One of the reasons why Telangana has been so delayed is that Andhra politicians with benami land holdings had to seek ways to reduce their exposure to Telangana and invest it in the remaining parts of Andhra which will now see a land price boom. Ongole, which is considered a possible new capital for the rump state of Andhra Pradesh, is already seeing a land price rise, with the government itself having bought 30,000 acres.
The logic of smaller states also needs to be extended to the idea of empowered city-states. The reason: cities are now giant administrative centres with their own requirements. The Mumbai metropolitan region, for example, has a population of 18 million – equal to the average European Union country.
Mumbai cannot be administered by politicians who get elected from outside the city. Metros need a more corporate type of governance structures to operate successfully, and the current situation, where the elected city government lacks the power to even sack the municipal commissioner (which only the state government can do) shows why the city is so poorly administered. The elected representatives thus focus on making money – since they can’t do much about governance.

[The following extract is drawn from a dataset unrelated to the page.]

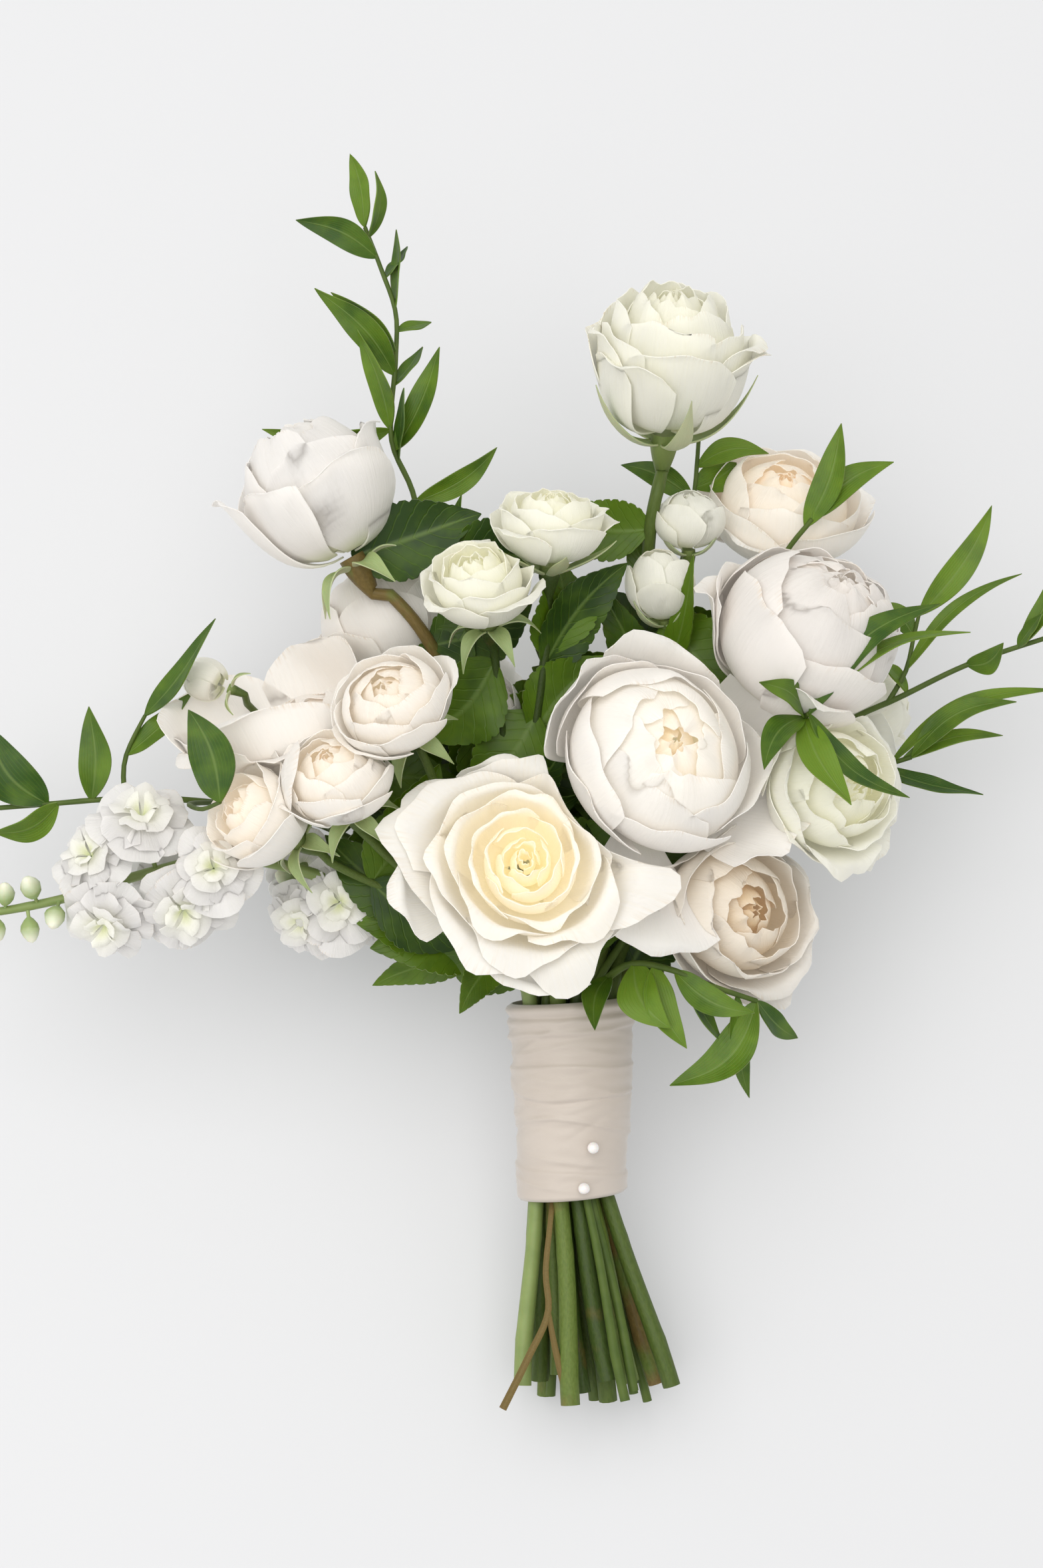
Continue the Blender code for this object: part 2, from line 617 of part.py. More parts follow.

Even Delhi cannot have its law and order run by the Union home ministry.
In India, UP is fit for splitting into four states (Mayawati even passed a resolution to this effect, but once again, that turned out to be an election gimmick), Andhra, Maharashtra and Karnataka into three, Gujarat into two (with Saurashtra and Kutch being sliced off), Tamil Nadu and Kerala into two each, and Kashmir into three (Valley, Jammu and Ladakh). Plus there is a case to create charter cities – starting probably with Mumbai. The remaining metros can follow once the Mumbai experiment works. New city-states can also be created from scratch, and the new Andhra capital, wherever it is, provides a great opportunity for experimenting with new city governance structures.
The logic of Telangana necessarily leads to more smaller states, and more empowered city-states.